WASHINGTON, March 6, 2012- The World Bank approved a credit worth US$150 million as additional financing for the Pakistan Social Safety Net Project aimed at supporting the expansion and strengthening the performance of Pakistan’s safety net system under the Benazir Income Support Program (BISP). The project will assist the Government of Pakistan in the evolution of BISP from basic cash transfers towards a more integrated national safety net system that promotes human development to be achieved, in close partnership with other stakeholders, including the provincial governments.

“The Government of Pakistan is committed to establish an effective social safety net platform for a well coordinated, effective, and efficient support to the poor families,” said Rachid Benmessaoud, World Bank Country Director for Pakistan. “The project will build on the achievements of BISP in establishing objective targeting system and use of modern technology and third party evaluations for program administration, and will provide avenues to capitalize on this foundation for benefiting the poorest population.”

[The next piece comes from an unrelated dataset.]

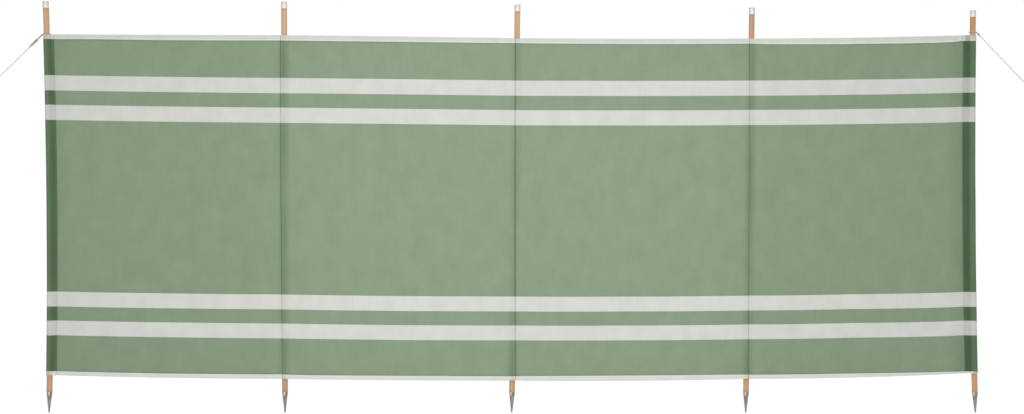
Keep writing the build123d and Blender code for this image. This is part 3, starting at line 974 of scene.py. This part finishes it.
cord_radius = 0.00145
cord_lay = 0.0095
cord_step = 0.0009
turn_reach = 0.0133  # from the pole's middle to where the level turn round it begins
turn_radius = 0.0123
strand_offset = 0.0026
guy_foot = 0.166  # from the peg's point up to the line
runner_length = 0.031
runner_from = {"left": 0.048, "right": 0.210}  # from the pole's middle, and from the peg
peg_turn = 0.0043
stopper_front = 0.0035
tail_front = 0.0033
bind_turns, bind_length = 3, 0.0108
stopper_turns, stopper_length = 2, 0.0060
knot_gap = 0.0003  # from the eye or the runner to the knot at it
knot_depth, knot_width, stopper_depth = 0.0047, 0.0025, 0.0025  # of a coil's turns, from its middle
cord_strands, cord_sides = 3, 12
darkened_to = {"left": 0.046, "right": 0.019}  # from the pole's middle
stopper_reach = 0.0070  # from the runner to the cord's end
knot_from = {"left": 0.036, "right": 0.026}  # from the peg, and from the pole's middle
eye_taper = {"left": 0.020, "right": 0.014}  # where the line comes back to its middle, before that knot
tail_start = {"left": -0.0015, "right": 0.0}  # of the knot's short tail, beyond it


def run_through(points):
    """A smooth line through a route, as points read from its spline."""
    route = bpy.data.curves.new("route", "CURVE")
    route.dimensions = "3D"
    spline = route.splines.new("NURBS")
    spline.points.add(len(points) - 1)
    for point, place in zip(spline.points, points):
        point.co = (*place, 1.0)
    spline.order_u = 3
    spline.use_endpoint_u = True
    spline.resolution_u = 24
    holder = add_object("route", route)
    bpy.context.view_layer.update()
    made = bpy.data.meshes.new_from_object(holder)
    line = [v.co.copy() for v in made.vertices]
    bpy.data.objects.remove(holder)
    bpy.data.meshes.remove(made)
    return line


def add_cord(name, routes, shade):
    """Three strands laid together, one closed tube along each route. shade(point) is stored for its colour."""
    corners, faces = [], []
    for route in routes:
        places = even_points(run_through(route), cord_step)
        first, side = len(corners), (places[1] - places[0]).orthogonal().normalized()
        for k, place in enumerate(places):
            ahead = (places[min(k + 1, len(places) - 1)] - places[max(k - 1, 0)]).normalized()
            side = (side - ahead * side.dot(ahead)).normalized()
            across = ahead.cross(side)
            near_end = min(k, len(places) - 1 - k, 2)
            size = cord_radius * (0.55, 0.9, 1)[near_end]
            for step in range(cord_sides):
                turn = tau * step / cord_sides
                lobe = 0.84 + 0.16 * abs(cos(cord_strands / 2 * (turn - tau * k * cord_step / cord_lay)))
                corners.append(place + (side * cos(turn) + across * sin(turn)) * size * lobe)
        rings = [range(k, k + cord_sides) for k in range(first, len(corners), cord_sides)]
        for ring, after in zip(rings, rings[1:]):
            faces += [(ring[k - 1], ring[k], after[k], after[k - 1]) for k in range(cord_sides)]
        faces += [tuple(reversed(rings[0])), tuple(rings[-1])]
    cord = add_mesh(name, corners, faces)
    cord.data.shade_smooth()
    mark(cord, "soiled", shade)
    cord.data.materials.append(laid_cord)
    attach(cord, "root")
    return cord


laid_cord, shader = start_finish("laid_cord", Roughness=0.85, Sheen_Weight=0.15)
place, soiled = in_space(shader), marked(shader, "soiled")
fibres = noise_at(place, (1600, 1600, 1600), 2, 0.6)
patches = noise_at(place, (60, 60, 60), 2, 0.6)
cotton = ramp(patches, ((0.35, (196, 199, 188)), (0.65, (216, 218, 209))))
cotton = blend(between(soiled, 0.0, 0.5), cotton, (206, 166, 116))
cotton = blend(between(soiled, 0.5, 1.0), cotton, (116, 102, 66))
hairs = ramp(fibres, ((0.3, (0.45, 0.43, 0.38, 1)), (0.7, (1, 1, 1, 1))))
cover(shader, blend(0.3, cotton, hairs, "MULTIPLY"), fibres, 0.00015)


def octagon(radius, turn):
    """The corner at a turn, in degrees, of the octagon that a round of this radius just fits in."""
    reach = radius / cos(radians(22.5))
    return reach * cos(radians(turn)), reach * sin(radians(turn))


for side, end_name in ((-1, "left"), (1, "right")):
    i = 0 if side < 0 else last
    peg = mount(f"{end_name}_peg_point")
    foot = Vector(peg["pos_m"]) - Vector(peg["axis"]) * guy_foot
    turn_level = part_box(f"guy_line_{end_name}")[1].z - 0.0015
    pole_middle = Vector((pole_x(i, turn_level), 0, turn_level))
    begins = pole_middle + Vector((side * turn_reach, 0, 0))
    down = (foot - begins).normalized()
    pole_out = turn_reach / abs(down.x)  # along the line, from the pole's middle to the level turn
    span = (foot - begins).length + pole_out

    def on_line(gone, front):
        """A point of the line, from the pole's middle, and in front of it."""
        return begins + down * (gone - pole_out) + Vector((0, -front, 0))

    # Corners of the level turn round the pole, from its front strand to its back one.
    lead = atan2(strand_offset, turn_reach) + acos(turn_radius / hypot(turn_reach, strand_offset))
    quarter = [(turn_reach, strand_offset), (turn_radius * (1 - sin(lead)) / cos(lead), turn_radius)]
    quarter += [octagon(turn_radius, turn) for turn in (112.5, 157.5)]
    round_pole = [pole_middle + Vector((side * out, -front, 0)) for out, front in quarter]
    round_pole += [pole_middle + Vector((side * out, front, 0)) for out, front in reversed(quarter)]
    peg_corners = [octagon(peg_turn, turn) for turn in (-67.5, -22.5, 22.5, 67.5)]
    round_peg = [on_line(span + out, front) for out, front in peg_corners]
    # It turns back through the runner round one of them, and is tied in an eye round the other.
    if side < 0:
        turn, tied = round_pole, round_peg
        turn_at, near, eye = pole_out + 0.010, runner_from["left"], span - knot_from["left"]
        back = [(turn_at, -strand_offset)]
    else:
        turn, tied = round_peg[::-1], round_pole[::-1]
        turn_at, near, eye = span - 0.020, span - runner_from["right"], knot_from["right"]
        back = [(turn_at, -strand_offset), (near, -strand_offset), (near - runner_length, -strand_offset)]
    far = near - side * runner_length
    there = [(far - side * stopper_reach, stopper_front), *((gone, strand_offset) for gone in (far, near, turn_at))]
    back += [(eye + side * eye_taper[end_name], 0), (eye, 0)]
    tail = [(eye + side * gone, tail_front) for gone in (tail_start[end_name], 0.010, 0.020)]
    there, back, tail = ([on_line(*place) for place in run] for run in (there, back, tail))
    route = [*there, *turn, *back, *tied, *tail]

    def darkened_share(point):
        """How dark the cord is drawn: most a little out from the pole, fading further along, and yellow where it lies
        against the pole.
        """
        reach = (point - pole_middle).length
        return ease(1.25 - reach / darkened_to[end_name]) * (0.5 + 0.5 * ease((reach - turn_radius - 0.001) / 0.003))

    cord = add_cord(f"guy_cord_{end_name}", [route], darkened_share)
    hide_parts(f"guy_line_{end_name}")
    coils = []
    for start, way, length, spare, turns, front, depth in (
        (eye, side, bind_length, cord_radius, bind_turns, tail_front / 2, knot_depth),
        (far, -side, stopper_length, 0.0013, stopper_turns, stopper_front, stopper_depth),
    ):
        start = min(start + way * knot_gap, start + way * (knot_gap + length)) + spare
        coils.append([
            on_line(start + (length - 2 * spare) * k / (8 * turns), front + depth * cos(tau * k / 8))
            + Vector((-down.z, 0, down.x)) * knot_width * sin(tau * k / 8)
            for k in range(8 * turns + 1)
        ])
    knots = add_cord(f"knots_{end_name}", coils, darkened_share)
    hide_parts(f"guy_knots_{end_name}")

# ---------------- runners
# A flat toggle of olive-stained beech with two holes along it. It slides to tighten the line, and the pull
# of the two strands jams it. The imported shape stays. The left runner is drawn paler at its upper end.

stained_beech, shader = start_finish("stained_beech", Roughness=0.45, Coat_Weight=0.3, Coat_Roughness=0.3)
place = in_space(shader)
grain = put("Mapping", {"Vector": place, "Rotation": (0, radians(45.2), 0)}).outputs["Vector"]
grain = noise_at(grain, (60, 600, 600), 3, 0.6)
wear = ramp(noise_at(place, (90, 90, 90), 3, 0.6), ((0.5, (0, 0, 0, 1)), (0.8, (1, 1, 1, 1))))
paler_top = sum_of(between(axis(place, "Z"), 1.352, 1.334), 0.8, "MULTIPLY")
tint = ramp(grain, ((0.35, (104, 99, 66)), (0.65, (136, 130, 94))))
tint = blend(paler_top, tint, (200, 187, 134))
tint = blend(wear, tint, (170, 162, 124))
cover(shader, tint, grain, 0.0001)
for end_name in ("left", "right"):
    finish_node(f"guy_runner_{end_name}", stained_beech)

# ---------------- pegs
# Steel wire, pointed at one end and bent into a hook at the other, and galvanised. Each peg leans away from
# the windbreak, and holds the line just under its hook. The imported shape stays.

galvanised = scuffed_steel("galvanised_wire", (178, 180, 181), (142, 144, 146))
for end_name in ("left", "right"):
    finish_node(f"guy_peg_{end_name}", galvanised)

# ---------------- floor, light and camera
# A plain pale floor and background, soft daylight from all round, and a viewpoint a little left of centre.


def background(node, below, above):
    """Joins two shaders at an output node, the second for the rays that show a plain background.

    Those are the camera's own, and those off gloss and through glass.
    """
    rays = put("LightPath", {}, node).outputs
    seen = sum_of(rays["Is Camera Ray"], rays["Is Glossy Ray"], "MAXIMUM")
    seen = sum_of(seen, rays["Is Transmission Ray"], "MAXIMUM")
    feed(node, {"Surface": put("MixShader", {0: seen, 1: below, 2: above}).outputs[0]})


floor_gap = 0.0005  # below the spikes' points
bpy.ops.object.select_all(action="DESELECT")
bpy.ops.mesh.primitive_plane_add(size=60.0, location=(0, 0, -floor_gap))
floor = bpy.context.object
floor.name = "floor"
floor_finish, shader = start_finish("pale_floor", Roughness=1.0, Base_Color=(0.8, 0.8, 0.8, 1))
pale = put("BsdfDiffuse", {"Color": (0.3, 0.3, 0.3, 1)}, shader).outputs[0]
glow = put("Emission", {"Color": (1, 1, 1, 1), "Strength": 0.86}, shader).outputs[0]
white = put("AddShader", {0: pale, 1: glow}).outputs[0]
background(floor_finish.node_tree.nodes["Material Output"], shader.outputs[0], white)
floor.data.materials.append(floor_finish)

sky = bpy.data.worlds.new("daylight")
bpy.context.scene.world = sky
sky.use_nodes = True
sky_output = sky.node_tree.nodes["World Output"]
soft, white = (
    put("Background", {"Color": (1, 1, 1, 1), "Strength": strength}, sky_output).outputs[0]
    for strength in (0.60, 1.0)
)
background(sky_output, soft, white)

lamp = bpy.data.lights.new("window_light", "AREA")
lamp.shape, lamp.size, lamp.size_y, lamp.energy = "RECTANGLE", 3.8, 1.4, 54.0
lamp_place, lamp_target = Vector((-0.05, -3.3, 1.15)), Vector((-0.05, 0, 0.75))
window = add_object("window_light", lamp)
window.location = lamp_place
window.rotation_euler = (lamp_target - lamp_place).to_track_quat("-Z", "Y").to_euler()

view_distance, view_lens = 5.0, 47.767
view_turn = radians(2.4)  # from straight ahead, towards the right-hand end
view_roll = radians(0.3632)
view_target = Vector((-0.0037, 0.0, 0.7563))
ahead = Vector((sin(view_turn), cos(view_turn), 0.0))
level = Vector((cos(view_turn), -sin(view_turn), 0.0))
right = level * cos(view_roll) + Vector((0, 0, 1)) * sin(view_roll)
up = right.cross(ahead)
camera = add_object("camera", bpy.data.cameras.new("camera"))
camera.matrix_world = Matrix.Translation(view_target - ahead * view_distance) @ Matrix(
    (right, up, -ahead)
).transposed().to_4x4()
camera.data.lens = view_lens
bpy.context.scene.camera = camera
bpy.context.scene.view_settings.view_transform = "Standard"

Focusing on results, the project would help finance costs associated with: (i) increasing coverage of basic cash grants to beneficiary families that are identified through the Poverty Scorecard; (ii) introducing co-responsibility cash transfers linked to beneficiaries’ children primary education; and (iii) strengthening operations and management systems within the BISP.

“The introduction of a co-responsibility cash transfers under the  Waseela-e-Taleem (‘Source of Education’) program will help the beneficiary families to enroll and ensure school attendance of their children aged between 5 to 12 years.” said Iftikhar Malik, Co Team Leader of the project. “This initiative will increase the demand for primary education amongst the poor in Pakistan and thus complement the Bank’s engagement in the education sector for improving both access and quality of education”.

The credit is from the International Development Association (IDA), the World Bank’s concessionary lending arm. It carries a 0.75% service charge, and 1.25 percent interest rate 5 years of grace period and a maturity of 25 years.